- **WHAT THE TASK ASKS**: Present every line in which the string "update" appears.

- **DATA SHOWN**:
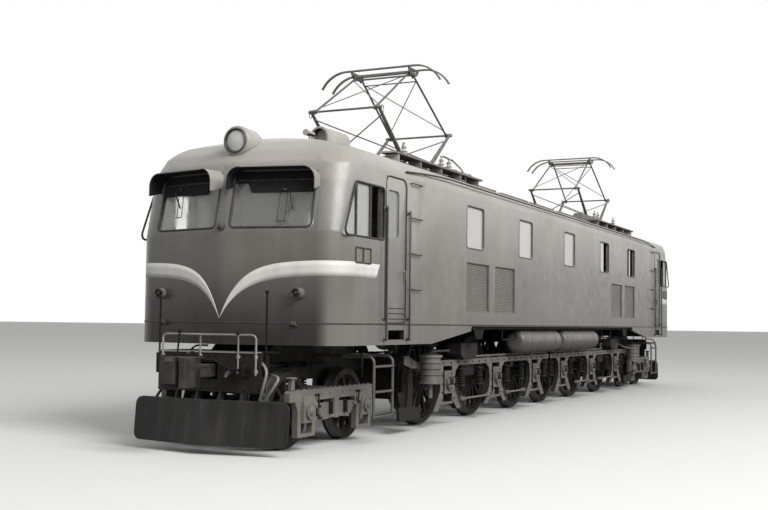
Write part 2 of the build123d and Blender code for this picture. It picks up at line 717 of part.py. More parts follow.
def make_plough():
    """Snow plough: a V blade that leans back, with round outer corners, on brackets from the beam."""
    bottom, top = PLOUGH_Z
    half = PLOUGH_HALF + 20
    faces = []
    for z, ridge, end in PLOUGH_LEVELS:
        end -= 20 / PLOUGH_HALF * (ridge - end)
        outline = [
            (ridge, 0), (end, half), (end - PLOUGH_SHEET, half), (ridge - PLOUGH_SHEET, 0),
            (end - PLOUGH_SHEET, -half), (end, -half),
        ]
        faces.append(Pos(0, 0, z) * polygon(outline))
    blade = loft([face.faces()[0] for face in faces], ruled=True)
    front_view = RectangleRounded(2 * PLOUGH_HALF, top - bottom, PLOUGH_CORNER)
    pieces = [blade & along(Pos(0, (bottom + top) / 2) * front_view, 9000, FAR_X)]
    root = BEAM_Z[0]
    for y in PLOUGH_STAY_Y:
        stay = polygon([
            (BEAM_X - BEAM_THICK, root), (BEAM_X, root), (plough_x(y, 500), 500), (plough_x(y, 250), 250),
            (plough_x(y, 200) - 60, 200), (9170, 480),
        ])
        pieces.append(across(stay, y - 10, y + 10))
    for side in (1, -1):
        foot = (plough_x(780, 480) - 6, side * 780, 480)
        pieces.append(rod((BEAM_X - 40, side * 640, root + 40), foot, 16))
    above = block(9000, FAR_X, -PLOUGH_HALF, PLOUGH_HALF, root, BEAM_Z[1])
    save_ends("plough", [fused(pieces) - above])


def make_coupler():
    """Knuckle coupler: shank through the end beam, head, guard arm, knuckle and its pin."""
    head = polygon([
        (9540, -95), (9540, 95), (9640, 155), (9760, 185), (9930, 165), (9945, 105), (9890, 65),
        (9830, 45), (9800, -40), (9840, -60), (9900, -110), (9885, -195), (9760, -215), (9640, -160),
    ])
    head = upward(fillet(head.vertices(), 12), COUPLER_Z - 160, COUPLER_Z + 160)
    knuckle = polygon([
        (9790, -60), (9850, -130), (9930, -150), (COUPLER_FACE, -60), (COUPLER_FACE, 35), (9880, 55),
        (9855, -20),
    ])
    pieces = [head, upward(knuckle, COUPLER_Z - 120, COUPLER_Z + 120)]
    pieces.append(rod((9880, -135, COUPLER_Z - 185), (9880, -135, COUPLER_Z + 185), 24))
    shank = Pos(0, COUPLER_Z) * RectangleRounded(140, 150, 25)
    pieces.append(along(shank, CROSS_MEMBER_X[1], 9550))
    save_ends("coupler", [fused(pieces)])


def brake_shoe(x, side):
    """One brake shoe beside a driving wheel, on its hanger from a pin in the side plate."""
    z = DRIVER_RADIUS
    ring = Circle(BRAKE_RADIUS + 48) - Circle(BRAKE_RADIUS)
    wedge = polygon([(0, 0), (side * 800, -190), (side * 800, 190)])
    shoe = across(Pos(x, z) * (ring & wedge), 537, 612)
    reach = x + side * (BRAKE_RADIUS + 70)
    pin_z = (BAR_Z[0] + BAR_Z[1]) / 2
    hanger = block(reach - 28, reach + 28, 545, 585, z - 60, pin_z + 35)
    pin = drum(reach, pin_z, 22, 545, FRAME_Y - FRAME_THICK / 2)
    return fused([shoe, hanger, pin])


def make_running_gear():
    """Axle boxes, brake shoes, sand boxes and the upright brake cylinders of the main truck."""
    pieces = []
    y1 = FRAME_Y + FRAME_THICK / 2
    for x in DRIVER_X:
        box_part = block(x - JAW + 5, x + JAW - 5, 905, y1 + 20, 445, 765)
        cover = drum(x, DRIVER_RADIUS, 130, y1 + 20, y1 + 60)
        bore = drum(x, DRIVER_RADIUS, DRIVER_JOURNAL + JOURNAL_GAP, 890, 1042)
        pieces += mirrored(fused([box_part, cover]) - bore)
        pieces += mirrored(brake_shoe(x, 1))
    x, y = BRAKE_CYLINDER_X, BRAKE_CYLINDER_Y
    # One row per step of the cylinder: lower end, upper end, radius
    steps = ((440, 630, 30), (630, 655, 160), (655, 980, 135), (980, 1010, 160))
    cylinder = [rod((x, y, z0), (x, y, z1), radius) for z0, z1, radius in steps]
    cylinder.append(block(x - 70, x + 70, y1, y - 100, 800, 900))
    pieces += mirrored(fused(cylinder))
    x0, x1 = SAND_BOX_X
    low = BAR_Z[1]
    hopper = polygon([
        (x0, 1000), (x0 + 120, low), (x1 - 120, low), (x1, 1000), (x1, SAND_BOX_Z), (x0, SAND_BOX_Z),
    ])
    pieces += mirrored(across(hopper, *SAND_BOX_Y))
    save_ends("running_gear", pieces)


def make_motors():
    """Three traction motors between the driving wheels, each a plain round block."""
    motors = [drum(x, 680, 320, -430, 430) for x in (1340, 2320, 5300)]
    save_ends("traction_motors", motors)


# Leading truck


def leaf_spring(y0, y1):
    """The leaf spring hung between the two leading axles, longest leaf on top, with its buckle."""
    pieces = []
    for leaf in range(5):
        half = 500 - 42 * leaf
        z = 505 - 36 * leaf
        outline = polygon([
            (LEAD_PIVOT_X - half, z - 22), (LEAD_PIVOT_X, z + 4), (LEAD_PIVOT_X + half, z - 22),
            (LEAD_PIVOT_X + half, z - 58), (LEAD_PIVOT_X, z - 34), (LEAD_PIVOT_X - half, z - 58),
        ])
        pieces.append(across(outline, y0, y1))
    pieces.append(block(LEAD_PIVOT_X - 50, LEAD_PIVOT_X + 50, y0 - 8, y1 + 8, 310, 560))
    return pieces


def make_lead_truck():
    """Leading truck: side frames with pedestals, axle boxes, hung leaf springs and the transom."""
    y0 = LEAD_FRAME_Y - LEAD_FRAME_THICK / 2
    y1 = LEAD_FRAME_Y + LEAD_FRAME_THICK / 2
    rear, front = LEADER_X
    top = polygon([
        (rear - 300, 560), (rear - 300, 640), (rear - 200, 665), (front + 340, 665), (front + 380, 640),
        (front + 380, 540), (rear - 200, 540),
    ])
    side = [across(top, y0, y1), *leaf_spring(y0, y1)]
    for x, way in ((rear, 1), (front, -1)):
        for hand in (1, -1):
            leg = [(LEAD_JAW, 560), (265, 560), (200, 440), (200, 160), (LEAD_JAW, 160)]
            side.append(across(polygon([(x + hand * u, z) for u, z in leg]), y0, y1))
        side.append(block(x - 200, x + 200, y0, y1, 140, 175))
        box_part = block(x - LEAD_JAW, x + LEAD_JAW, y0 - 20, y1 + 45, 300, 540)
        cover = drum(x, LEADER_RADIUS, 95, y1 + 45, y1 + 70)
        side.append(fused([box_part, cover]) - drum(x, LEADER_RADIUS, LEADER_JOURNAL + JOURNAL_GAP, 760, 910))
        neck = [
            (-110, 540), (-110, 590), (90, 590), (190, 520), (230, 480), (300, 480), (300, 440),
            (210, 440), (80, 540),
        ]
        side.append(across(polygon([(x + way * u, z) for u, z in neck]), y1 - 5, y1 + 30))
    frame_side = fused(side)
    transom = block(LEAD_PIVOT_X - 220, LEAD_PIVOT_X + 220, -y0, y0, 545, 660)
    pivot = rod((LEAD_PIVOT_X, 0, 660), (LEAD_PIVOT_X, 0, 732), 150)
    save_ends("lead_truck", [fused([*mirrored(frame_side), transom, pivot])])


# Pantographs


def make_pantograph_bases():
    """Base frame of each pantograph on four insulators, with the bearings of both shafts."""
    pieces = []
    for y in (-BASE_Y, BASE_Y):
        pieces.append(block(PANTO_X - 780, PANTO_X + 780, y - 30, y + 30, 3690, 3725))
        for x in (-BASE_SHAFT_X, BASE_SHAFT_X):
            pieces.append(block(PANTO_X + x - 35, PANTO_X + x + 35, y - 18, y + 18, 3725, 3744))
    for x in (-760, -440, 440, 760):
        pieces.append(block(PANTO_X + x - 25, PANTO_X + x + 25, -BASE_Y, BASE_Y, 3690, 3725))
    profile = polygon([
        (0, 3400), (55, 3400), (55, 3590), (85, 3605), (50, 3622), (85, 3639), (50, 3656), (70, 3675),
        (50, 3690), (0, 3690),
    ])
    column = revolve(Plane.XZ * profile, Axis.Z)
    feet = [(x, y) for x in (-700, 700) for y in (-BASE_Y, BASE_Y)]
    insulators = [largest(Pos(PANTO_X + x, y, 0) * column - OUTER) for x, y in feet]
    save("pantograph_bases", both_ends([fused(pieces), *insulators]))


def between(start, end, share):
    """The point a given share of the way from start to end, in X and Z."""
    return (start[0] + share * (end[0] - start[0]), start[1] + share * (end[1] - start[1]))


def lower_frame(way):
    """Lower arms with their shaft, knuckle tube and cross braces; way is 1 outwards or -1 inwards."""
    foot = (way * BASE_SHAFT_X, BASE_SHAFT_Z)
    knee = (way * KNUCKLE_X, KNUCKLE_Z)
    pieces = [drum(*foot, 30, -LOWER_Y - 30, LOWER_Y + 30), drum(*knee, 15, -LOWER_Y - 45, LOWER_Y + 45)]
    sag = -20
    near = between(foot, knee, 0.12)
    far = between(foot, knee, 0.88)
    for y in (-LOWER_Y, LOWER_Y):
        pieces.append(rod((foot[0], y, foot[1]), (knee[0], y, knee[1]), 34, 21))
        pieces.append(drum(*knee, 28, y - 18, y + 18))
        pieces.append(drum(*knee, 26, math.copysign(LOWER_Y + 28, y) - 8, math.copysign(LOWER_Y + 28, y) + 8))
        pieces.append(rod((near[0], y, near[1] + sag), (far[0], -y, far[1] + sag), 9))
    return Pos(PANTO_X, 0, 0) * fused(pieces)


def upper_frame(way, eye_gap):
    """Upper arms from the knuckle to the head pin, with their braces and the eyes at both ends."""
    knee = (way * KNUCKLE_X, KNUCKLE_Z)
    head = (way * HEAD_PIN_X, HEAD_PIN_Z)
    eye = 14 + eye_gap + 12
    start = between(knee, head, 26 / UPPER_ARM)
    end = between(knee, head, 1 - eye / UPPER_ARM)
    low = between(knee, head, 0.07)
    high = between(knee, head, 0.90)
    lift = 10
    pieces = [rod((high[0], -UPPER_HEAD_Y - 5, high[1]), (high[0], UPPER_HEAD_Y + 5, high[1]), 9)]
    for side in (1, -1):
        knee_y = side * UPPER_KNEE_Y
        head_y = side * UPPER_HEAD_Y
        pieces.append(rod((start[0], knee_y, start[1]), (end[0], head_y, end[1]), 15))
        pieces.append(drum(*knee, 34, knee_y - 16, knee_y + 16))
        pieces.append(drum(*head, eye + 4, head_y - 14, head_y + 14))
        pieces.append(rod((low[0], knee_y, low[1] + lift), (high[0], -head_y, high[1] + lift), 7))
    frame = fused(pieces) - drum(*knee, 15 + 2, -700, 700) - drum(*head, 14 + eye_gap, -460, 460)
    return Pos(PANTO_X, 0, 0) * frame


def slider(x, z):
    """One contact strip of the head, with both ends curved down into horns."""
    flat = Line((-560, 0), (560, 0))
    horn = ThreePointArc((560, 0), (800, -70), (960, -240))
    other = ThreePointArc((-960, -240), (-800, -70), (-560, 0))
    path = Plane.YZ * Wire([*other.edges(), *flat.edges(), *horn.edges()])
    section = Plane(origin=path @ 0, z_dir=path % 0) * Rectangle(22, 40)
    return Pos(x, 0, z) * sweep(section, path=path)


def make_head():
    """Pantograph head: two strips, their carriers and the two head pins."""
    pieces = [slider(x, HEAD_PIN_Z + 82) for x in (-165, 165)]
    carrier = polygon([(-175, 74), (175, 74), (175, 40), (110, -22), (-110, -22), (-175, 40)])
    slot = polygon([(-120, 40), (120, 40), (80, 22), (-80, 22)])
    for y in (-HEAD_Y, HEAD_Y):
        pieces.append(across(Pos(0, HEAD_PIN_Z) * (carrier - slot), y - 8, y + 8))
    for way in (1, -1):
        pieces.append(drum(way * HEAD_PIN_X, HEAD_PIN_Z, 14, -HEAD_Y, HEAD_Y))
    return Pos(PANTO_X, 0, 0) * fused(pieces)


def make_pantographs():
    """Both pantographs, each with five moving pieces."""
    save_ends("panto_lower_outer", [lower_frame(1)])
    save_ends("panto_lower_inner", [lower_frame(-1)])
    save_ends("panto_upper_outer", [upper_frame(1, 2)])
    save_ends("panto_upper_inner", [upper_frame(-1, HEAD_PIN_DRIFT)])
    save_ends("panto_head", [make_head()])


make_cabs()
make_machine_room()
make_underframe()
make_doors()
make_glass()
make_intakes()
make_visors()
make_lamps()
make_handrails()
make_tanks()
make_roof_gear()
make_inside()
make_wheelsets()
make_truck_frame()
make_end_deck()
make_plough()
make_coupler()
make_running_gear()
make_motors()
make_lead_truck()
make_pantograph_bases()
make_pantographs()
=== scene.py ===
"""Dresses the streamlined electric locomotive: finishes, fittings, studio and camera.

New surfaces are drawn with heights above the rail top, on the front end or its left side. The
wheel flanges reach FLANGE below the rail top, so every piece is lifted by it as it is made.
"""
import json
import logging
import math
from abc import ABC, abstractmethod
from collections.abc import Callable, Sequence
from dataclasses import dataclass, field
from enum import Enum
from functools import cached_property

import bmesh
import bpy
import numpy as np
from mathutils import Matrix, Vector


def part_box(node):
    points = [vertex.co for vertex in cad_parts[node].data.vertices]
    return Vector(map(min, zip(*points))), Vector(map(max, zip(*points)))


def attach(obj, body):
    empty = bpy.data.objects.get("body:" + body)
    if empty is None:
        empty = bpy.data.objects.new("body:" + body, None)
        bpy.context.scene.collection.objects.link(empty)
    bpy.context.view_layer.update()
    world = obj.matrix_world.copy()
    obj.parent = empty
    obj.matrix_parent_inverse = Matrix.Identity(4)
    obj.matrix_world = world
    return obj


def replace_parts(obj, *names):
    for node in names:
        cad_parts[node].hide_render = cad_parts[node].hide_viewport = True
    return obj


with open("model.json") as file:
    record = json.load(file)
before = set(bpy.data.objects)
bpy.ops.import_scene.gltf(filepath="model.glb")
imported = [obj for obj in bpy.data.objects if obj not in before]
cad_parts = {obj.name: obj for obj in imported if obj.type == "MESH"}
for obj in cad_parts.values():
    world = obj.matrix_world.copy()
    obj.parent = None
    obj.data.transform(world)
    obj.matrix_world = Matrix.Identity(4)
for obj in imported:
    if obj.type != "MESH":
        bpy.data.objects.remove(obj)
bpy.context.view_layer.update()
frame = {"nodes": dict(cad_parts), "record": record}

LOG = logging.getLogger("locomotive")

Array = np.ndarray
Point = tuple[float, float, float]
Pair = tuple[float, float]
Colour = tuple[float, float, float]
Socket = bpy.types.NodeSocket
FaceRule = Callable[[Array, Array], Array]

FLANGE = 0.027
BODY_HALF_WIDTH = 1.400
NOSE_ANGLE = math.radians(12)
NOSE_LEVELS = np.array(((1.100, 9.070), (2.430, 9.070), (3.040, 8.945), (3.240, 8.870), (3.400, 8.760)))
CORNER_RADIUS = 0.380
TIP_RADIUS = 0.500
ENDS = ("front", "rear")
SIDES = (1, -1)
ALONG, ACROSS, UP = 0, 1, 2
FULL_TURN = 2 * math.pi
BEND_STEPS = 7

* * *

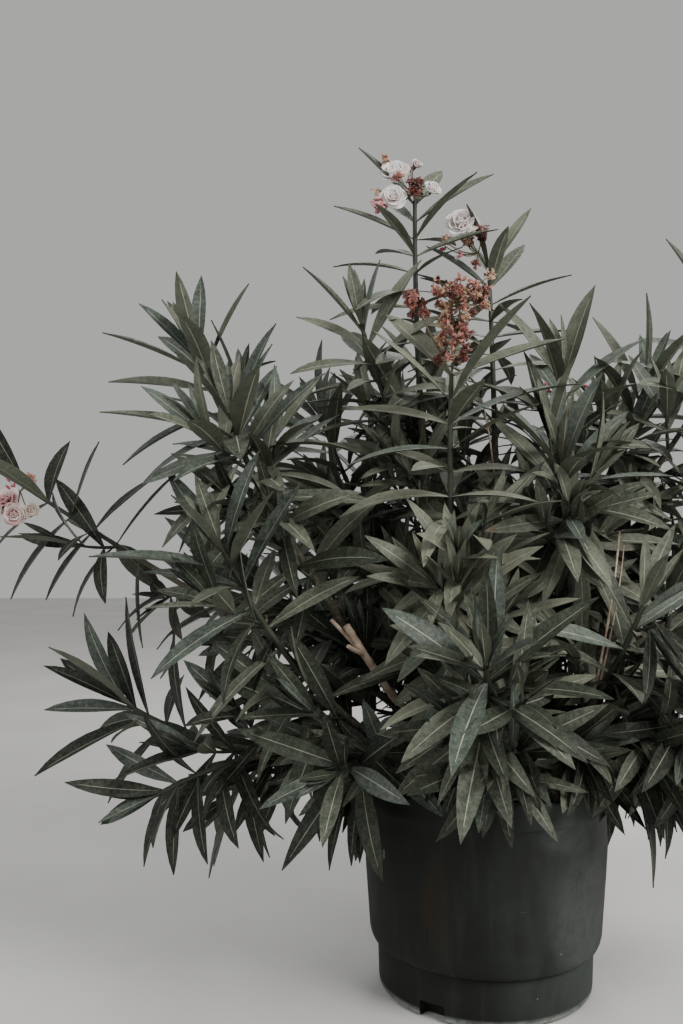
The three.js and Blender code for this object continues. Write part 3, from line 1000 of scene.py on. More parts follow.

==

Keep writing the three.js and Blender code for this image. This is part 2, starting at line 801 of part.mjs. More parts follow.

- **OUTPUT BELOW**:
    bpy.context.view_layer.update()
bpy.context.view_layer.update()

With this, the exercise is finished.